Ophelia’s face was pale, and she moved her fingers in that similar odd fashion to turn off the lights. She sat next to Emmy and put her hand on hers. Emmy moved it away.

“I know this is a lot to take. This is hard for me too, talking to you—someone who should be dead for hundreds of years. But I assure you I’m not lying.”

“Then show me proof. If you claim to be a mathematician, then certainly you understand the concept.”

“OK.”

Ophelia led Emmy outside the dorm, which was clean and freshly painted, but as she remembered it just this morning before she fell asleep in The Cloisters. Her legs were weak, but the coffee (or whatever it was) gave her newfound energy. They walked down the weathered, cobblestoned exit, covered in ivy and towards the front gate of the university. It was quiet inside, with hardly anyone present.

“Where are the students and faculty?”

“Federal holiday. The campus is empty. Are you ready?”

“Ready for what?”

“This.”

Ophelia’s hand gestured and the metallic gate whipped open with a whirring vibration as if it were alive. Outside, she saw the street, busy with people. There were levitating vehicles, mostly white, but others with flashing surfaces of myriad colors, like living chameleon skin, all flying by at ridiculous speeds. People walked by, each with the same zipperless suits as Ophelia, their hands gesturing to invisible servants as the same three-dimensional talkies passed around their heads like halos. Above in the distance, towards the center of town, she saw impossibly tall buildings with odd geometries, arched in impossible angles. There were trees along the main road, as she remembered, and she could hear birds chirping.

Emmy walked outside a few steps and gasped as a cyclist flew by; the cycles themselves had no wheels and hovered a foot off the ground. A man walked by and stared at her as if she was wearing a clown suit. A dog on a leash he held stopped to sniff her hand.

“He doesn’t bite, do you old Charlie?”

Emmy always loved dogs. They never judged, not like humans who could not see beyond things like the size of your nose. She gently petted it between its ears, and it smiled and wagged its tail. The dog’s owner pursed his lips at Emmy in a thin smile, and stared for an uncomfortably long moment at her attire.

Emmy walked backwards and leaned on the gate door. She hid her head in her hands.

“How? How is this possible? Einstein posited time travel as a theoretical possibility but one that was completely outside of our normal experience. And one that is beyond the limits of our technology. This is pure fantasy.”

“We thought so too, until Professor Dakota Tran came along with her discovery of temporal fields. That is how we got you here. We weren’t sure it would work and where you would arrive, although Dakota predicted it would be in Bryn Mawr, and if we were lucky, you would materialize right into her lab. The Cloisters was close enough, though. You have to meet her. She heads the research department in theoretical physics here. She can explain everything.”

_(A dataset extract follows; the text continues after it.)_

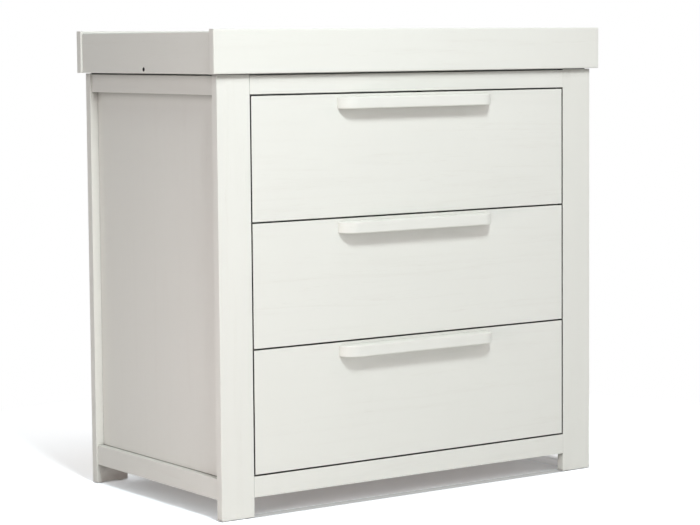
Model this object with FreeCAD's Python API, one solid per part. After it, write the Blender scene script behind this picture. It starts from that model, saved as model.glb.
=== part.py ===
import FreeCAD, Part
import math
import os

from FreeCAD import Vector

# A changing dresser: a post-and-rail case with three drawers on ball runners, and a shallow
# changer tray that drops over the top. Millimetres. X runs left to right seen from the front,
# Y from the front to the back, Z up. The origin is on the floor, under the middle of the
# overall box, whose front is the handles and whose back is the changer's back board.

# ---------------------------------------------------------------- driving dimensions
BODY_W = 915.0             # over the posts, left to right
BODY_D = 504.4             # over the posts, front to back
POST_TOP = 843.0           # top ends of the posts
POST_W = 73.0              # posts and front rails are 18 mm boards, seen on their faces
BOARD_T = 18.0
HANDLE_PROJECTION = 30.0   # from the drawer front to the front of its handle
CHANGER_BACK_OVERHANG = 12.4
CHANGER_FRONT_OVERHANG = 13.6
CHANGER_END_OVERHANG = 13.6

BOTTOM_RAIL = (39.0, 79.5)      # lowest and highest Z of the rails
TOP_RAIL = (805.5, 841.5)
SIDE_RAIL_SETBACK = 3.75        # side rails stand back from the posts' outer edges
SIDE_PANEL_SETBACK = 17.0
SIDE_PANEL_T = 15.0
TONGUE = 6.0                    # thickness and depth of the side panel's tongue
SHADOW_GAP = 1.0                # line left between the side panel and the bottom rail
BACK_PANEL_T = 3.0
BACK_PANEL_LAP = 10.0           # hardboard's lap on the rear posts and rails

DRAWERS = (1, 2, 3)             # from the top down
DRAWER_FRONT_H = 238.0
GAP = 3.0                       # line round each drawer front
BOX_SIDE_T = 12.0
BOX_H = 170.0
BOX_D = 415.0
BOX_LIFT = 25.0                 # drawer box above the lower edge of its front
BOX_BOTTOM_T = 4.0
BOX_BOTTOM_LIFT = 10.0
BOX_GROOVE = 5.0                # depth of the groove that holds the drawer bottom

HANDLE_L = 370.0
HANDLE_H = 22.0
HANDLE_DROP = 6.0               # handle's top below the drawer front's top edge
HANDLE_EASE = 2.5
FINGER_GROOVE = (280.0, 16.0, 10.0)   # length, width and depth, in the handle's underside
FINGER_LIP = 6.0                # wood left in front of the finger groove
HANDLE_SCREW_SPACING = 192.0

RUNNER_W = 13.0                 # ball runner, from batten to drawer side
RUNNER_H = 45.0
RUNNER_L = 400.0
TRAVEL = 300.0                  # drawers pull out this far; their ball cages go half as far
RUNNER_STEEL = 1.2
RUNNER_FRONT_GAP = 2.0          # runner's front end behind the drawer front
RUNNER_LIFT = 50.0              # runner's middle above the drawer box's lower edge
CAGE_L = 100.0
CAGE_STEEL = 0.8
BALL_R = 2.2
BALLS_PER_ROW = 5
BATTEN_H = 60.0

TOP_PANEL_T = 18.0
CHANGER_BOTTOM = 844.5
CHANGER_END_TOP = 924.3         # the end boards are a little lower than the front and back
CHANGER_TOP = 928.5
CHANGER_END_INSET = 3.5         # end boards stand back from the front board's ends
CHANGER_BASE_T = 9.0            # rebated all round to a tongue
CHANGER_PLAY = 1.1              # between the changer's boards and the top panel's edge
REST_GAP = 0.3                  # changer base above the top panel

GLIDE_R = 7.0
GLIDE_T = 2.0
EASE = 1.0                      # rounding of the sanded edges of posts, rails and fronts
CHANGER_EASE = 3.0
FIT = 0.05                      # a hole's radius beyond what it holds
PAST = 1.0                      # a cut starts or ends this far outside the wood

# ---------------------------------------------------------------- places worked out from them
X, Y, Z = Vector(1, 0, 0), Vector(0, 1, 0), Vector(0, 0, 1)
SIDES = {"left": -1, "right": 1}

OVERALL_D = HANDLE_PROJECTION + BODY_D + CHANGER_BACK_OVERHANG
FRONT_Y = HANDLE_PROJECTION - OVERALL_D / 2
BACK_Y = FRONT_Y + BODY_D
INNER_FRONT_Y = FRONT_Y + BOARD_T       # back of the front posts and drawer fronts
INNER_BACK_Y = BACK_Y - BOARD_T
OUTER_X = BODY_W / 2
OPENING_X = OUTER_X - POST_W            # half the drawer opening
SIDE_RAIL_X = OUTER_X - SIDE_RAIL_SETBACK
SIDE_PANEL_X = OUTER_X - SIDE_PANEL_SETBACK
SIDE_INNER_X = SIDE_PANEL_X - SIDE_PANEL_T

BOX_X = OPENING_X - RUNNER_W
BOX_BACK_Y = INNER_FRONT_Y + BOX_D
RUNNER_Y = INNER_FRONT_Y + RUNNER_FRONT_GAP
CAGE_Y = RUNNER_Y + TRAVEL / 2
HANDLE_FRONT_Y = FRONT_Y - HANDLE_PROJECTION

CHANGER_X = OUTER_X + CHANGER_END_OVERHANG
CHANGER_FRONT_Y = FRONT_Y - CHANGER_FRONT_OVERHANG
CHANGER_BACK_Y = BACK_Y + CHANGER_BACK_OVERHANG
CHANGER_END_X = CHANGER_X - CHANGER_END_INSET
TOP_PANEL_TOP = POST_TOP + TOP_PANEL_T
CHANGER_BASE_Z = TOP_PANEL_TOP + REST_GAP


def drawer_z(number):
    """The lower edge of a drawer's front."""
    return BOTTOM_RAIL[1] + GAP + (len(DRAWERS) - number) * (DRAWER_FRONT_H + GAP)


def runner_z(number):
    """The middle height of a drawer's runners and battens."""
    return drawer_z(number) + BOX_LIFT + RUNNER_LIFT


# ---------------------------------------------------------------- ways of making a piece
def board(x_range, y_range, z_range, ease=0.0, along=""):
    """A square board; its edges that run along the named axes are rounded by ease."""
    low = Vector(min(x_range), min(y_range), min(z_range))
    high = Vector(max(x_range), max(y_range), max(z_range))
    size = high - low
    solid = Part.makeBox(size.x, size.y, size.z, low)
    if not along:
        return solid
    axes = [{"x": X, "y": Y, "z": Z}[name] for name in along]
    edges = [edge for edge in solid.Edges if runs_along(edge, axes)]
    return solid.makeFillet(ease, edges)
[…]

A woman in charge of an academic department? I must truly be in the 22nd century.

Emmy nodded and walked with this strange young woman back into the otherwise familiar campus. She steadied herself.

“What did you mean by saying everything will end when we first met?”

“Dakota will explain. She’s in her lab.”

“Wait, Fraulein Ophelia, I must know. Can you tell me what happened to Germany? To Hitler and the fascists?”

Ophelia smiled flashing her white teeth and Emmy knew she had at least some good news.